Illingworth, V. 1997. A Dictionary of Computing. 4th ed. Oxford: Oxford University Press.
Karp, R. 1986. Combinatorics, Complexity, and Randomness. Communications of the ACM. Volume 29, Number 2.
Pieper, J. 1948. Leisure: The Basis of Culture.
[1] Combinatorics is a branch of mathematics which addresses various problems of counting with respect to topics such as combinations, permutations, sets, and members of a set.
[2] Gass and Harris (2001) define ‘combinatorial explosion’ as “the phenomenon associated with optimization problems whose computational difficulty increases exponentially with the size of the problem.”
[3] According to Valerie Illingworth (1997:86), the game of chess is an example of a combinatorial explosion: “in the game of chess the number of choices at each level increases by the branching factor, which may typically multiply the options by 20 or more at each move.
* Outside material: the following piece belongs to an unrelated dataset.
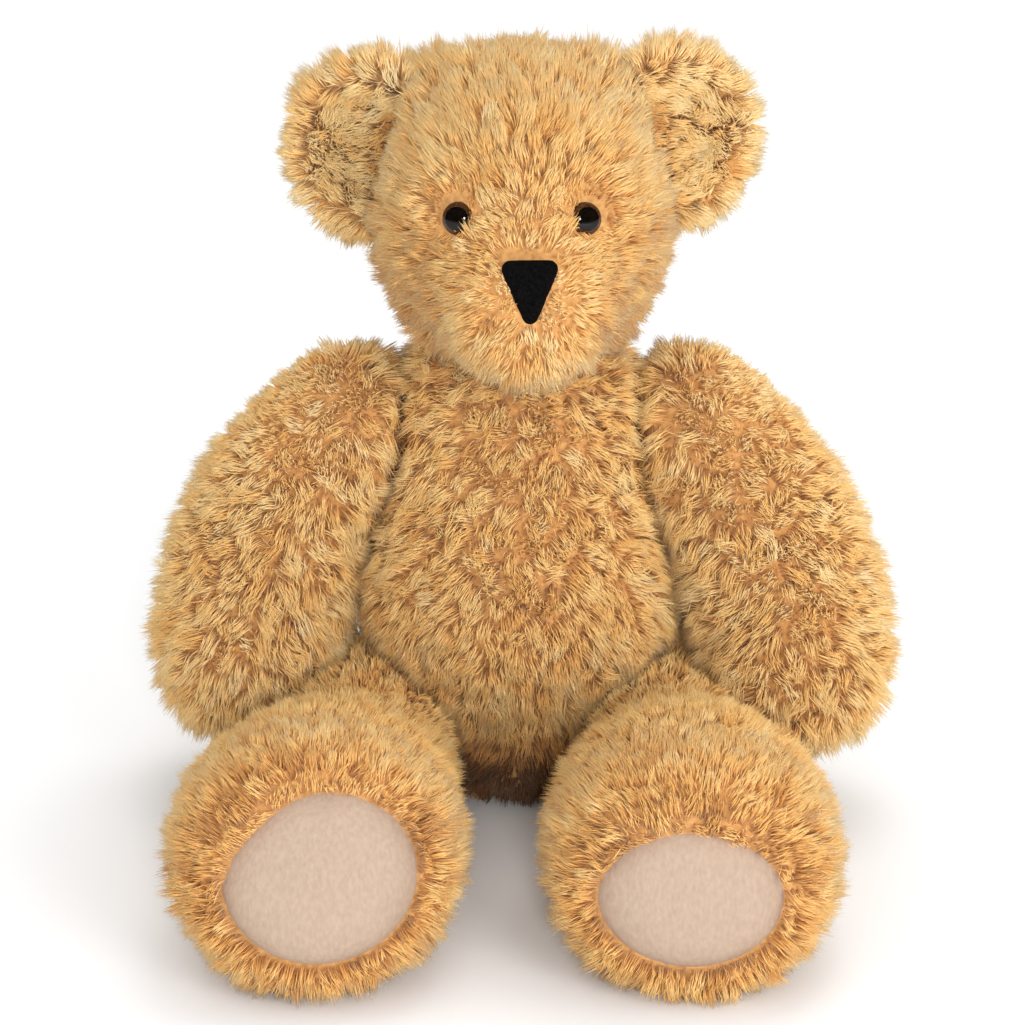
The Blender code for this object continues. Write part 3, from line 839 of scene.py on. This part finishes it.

Although in theory it should be possible to analyse the game of chess from start to finish, the number of states to be examined is so enormous that it is completely impractical, not only at present but for any conceivable computer in the future. (To appreciate this, consider an example: if one million game states can be examined each second and the branching factor is 10, then to analyse 6 moves ahead takes 1 second, to analyse 12 moves ahead takes 11 days, and to cover 18 moves takes nearly 32 000 years.)” Illingworth (1997, p. 52) defines the “branching factor” of graph theory as “the average number of branches (successors) from a (typical) node in a [rooted] tree. It indicates the bushiness and hence the complexity of a tree.”